Seriously, this is one of the Top 10 best bites of food I’ve ever had. It’s the chicken-wing appetizer version of a whole roast pig. Awesome!

And, I’m not the only one who thinks so. Here’s a great description, which I whole-heartedly concur with…

“Unlike oxtail, the tails of pigs come with the skin intact so that each segment is a perfect cross-section of skin, fat, tendon, and meat. Fried or roasted, the skin of the tail is chewy and crisp, with a gelatinous layer underneath. Tail flesh is fork-tender like that of the neck bones, but meatier in composition than trotters. There’s a modest amount of tendon around each bony hub–just enough to make the gnawing enjoyable, but not so much as to distract from the whole. All in all, a tail is a little porky universe unto itself, a powerful reminder that the discarded cuts of the animal are often the most delicious.”

The Nasty Bits: Crisp Fried Pig’s Tail– by Chichi Wang, serious eats

My recipe is a pretty basic, “roast ‘em and eat ‘em with your fingers” kinda affair. If you want to get a little more hoity-toitey with your hog wagers, check out this Pig au Vin recipe from Serious Eats, as well as the Crisp Fried recipe in Wang’s article above.

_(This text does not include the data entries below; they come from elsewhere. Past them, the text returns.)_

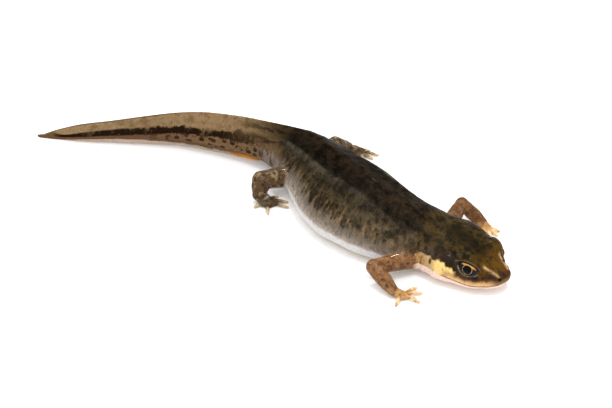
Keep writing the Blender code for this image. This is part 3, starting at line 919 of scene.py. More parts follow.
    def press_neck(self, push: np.ndarray, flesh: np.ndarray) -> None:
        """Fold of the throat, swellings behind the head and cheek, and the dip of the crown.

        Args:
            push: How far every point moves outwards, to which this adds.
            flesh: Share of every point that is no limb.
        """
        at, level = self.at, self.level
        fold = bump(at, self.throat_fold + 2.0 * (level - 0.6), 0.22)
        push -= 0.14 * fold * ramp(level, 0.40, 0.52) * flesh
        push += 0.10 * bump(at, 11.5, 0.5) * ramp(level, 0.45, 0.6) * flesh
        push += 0.16 * bump(at, 9.2, 1.8) * bump(level, 0.30, 0.09) * flesh
        push -= 0.16 * bump(at, 4.6, 1.5) * bump(level, 0.0, 0.10) * flesh * (at < 12)
        push += 0.10 * bump(at, 7.6, 1.2) * bump(level, 0.42, 0.08) * flesh

    def press_tail(self, push: np.ndarray) -> None:
        """Grooves between the muscles of the tail, and the fine unevenness of all skin.

        Args:
            push: How far every point moves outwards, to which this adds.
        """
        tail = ramp(self.at, 43, 46) * (1 - ramp(self.at, 74, 79)) * (1 - self.fin) * (1 - self.keel)
        slant = self.at + self.muscle_slant * np.abs(self.level - 0.5)
        bands = np.maximum(np.cos(2 * math.pi * slant / self.muscle_gap), 0) ** 4
        push -= self.muscle_depth * bands * tail
        for height, scale, seed, spared in self.lumps:
            rough = height * wander(self.points, scale, seed)
            push += rough * (1 - self.fin) * (1 - spared * self.digit)

    def lids_share(self) -> np.ndarray:
        """How far each point belongs to the lids, which get no other carving."""
        share = np.zeros(len(self.points))
        for socket in SOCKETS:
            reach, _, _, facing = socket.view(self.points)
            share = np.maximum(share, ramp(-reach, -2.5, -2.1) * ramp(facing, -0.2, 0.2))
        return share

    def carve_snout(self) -> None:
        """Nostrils, and the ridge from each eye to the nostril with the hollow under it."""
        normals = self.normals()
        push = np.zeros(len(self.points))
        for side in Side:
            gap = self.nostril_gap(side)
            push += self.nostril_rim.at(gap) + self.nostril_hole.at(gap)
            start, end = self.canthus(side)
            push += self.canthus_ridge.at(beside(self.points, start, end)[1])
            hollow = start + np.array((0, 0, -0.95)) + (end - start) * 0.35
            push += self.cheek_hollow.at(np.linalg.norm(self.points - hollow, axis=1))
        self.points += normals * push[:, None]

    def canthus(self, side: Side) -> tuple:
        """Both ends of the ridge that runs from an eye to its nostril."""
        ends = (self.canthus_start, self.canthus_end)
        return tuple(SPINE.place(at, side.value * out, height, ahead) for at, out, height, ahead in ends)

    def nostril_gap(self, side: Side) -> np.ndarray:
        """Distance of every point to the middle of a nostril."""
        at, out, height = self.nostril
        place = SPINE.place(at, side.value * out, height, SPINE.overhang)
        return np.linalg.norm(self.points - place, axis=1)

    def carve_lids(self) -> None:
        """Opens the lids over each eye, with a rolled rim and a fold round it."""
        for socket in SOCKETS:
            centre = socket.axes()[0]
            reach, _, above, facing = socket.view(self.points)
            rim = socket.rim(self.points)
            near = (facing > -0.1) & (reach < 3.4)
            fold = self.lid_roll.at(rim) + self.upper_fold.at(rim) * ramp(above, -0.6, 0.5)
            fold += self.lower_fold.at(rim) * ramp(-above, 0.2, 0.8)
            shell = np.minimum(reach, socket.outside + 0.55) + fold
            sunk = 0.30
            target = socket.radius - sunk + (shell - socket.radius + sunk) * ramp(rim, -0.16, 0.10)
            change = np.where(near & (rim < 1.2), target - reach, 0.0) * (1 - ramp(rim, 0.8, 1.2))
            covered = ramp(rim, 0.0, 0.12) * (facing > -0.6)
            missing = np.maximum(socket.outside - 0.03 - (reach + change), 0)
            cover = np.where(reach < 3.0, missing, 0) * covered
            offset = (self.points - centre) / np.maximum(reach, TINY)[:, None]
            self.points += offset * (change + cover)[:, None]


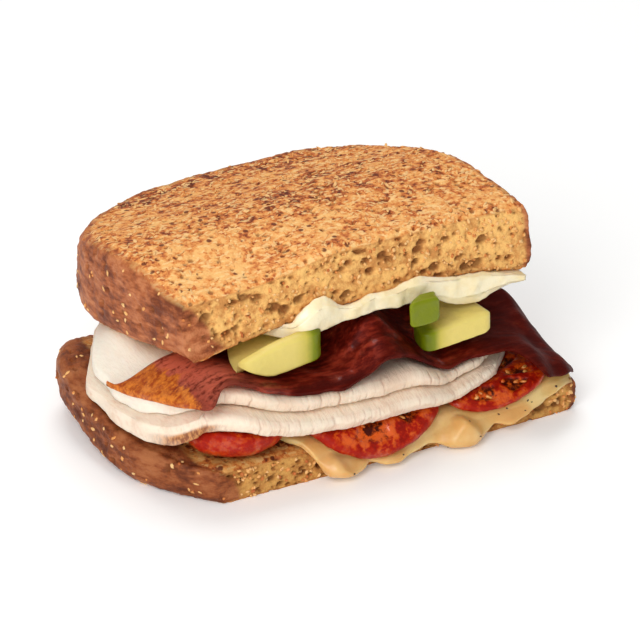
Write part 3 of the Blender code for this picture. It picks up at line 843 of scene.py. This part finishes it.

Oh, and for those who are sensitive to such things, I would recommend cutting the finished tails into 3-5 “bite-size” sections each, as the whole tail can appear a bit *ahem* suggestive…if you know what I mean.

Looking back, I can’t sum it up any better than Ms. Ingalls did…”even before it was cool enough they began tasting it and burned their tongues”

Laura, baby…you and me!

-Perry

Author’s Rant: You would not believe (or maybe you would) the grief I got when I mentioned this adventure on Facebook. People who wouldn’t hesitate to eat those mystery-meat and rat-feces mush tubes we call hot dogs, were gagging and grossing out over the idea of eating a pork tail.

One reader actually posted that she “threw up in her mouth” at the thought. Another commented that he agreed with his child’s assessment that the tail was “too close to the poop.” When I asked him where he thought the ham was located, there was no response. I’m assuming his five-year-old didn’t know.

Anyway, I’m not sure why I continue to be shocked and disappointed in the Pollyanna viewpoint that most Americans have about food, and their flat out refusal to eat anything that can’t find on the menu at their local McDullards…it makes me sad.

Although, with only one tail per pig, if this ever becomes the new haute cuisine, I’d probably never be able to afford them again. So there you go.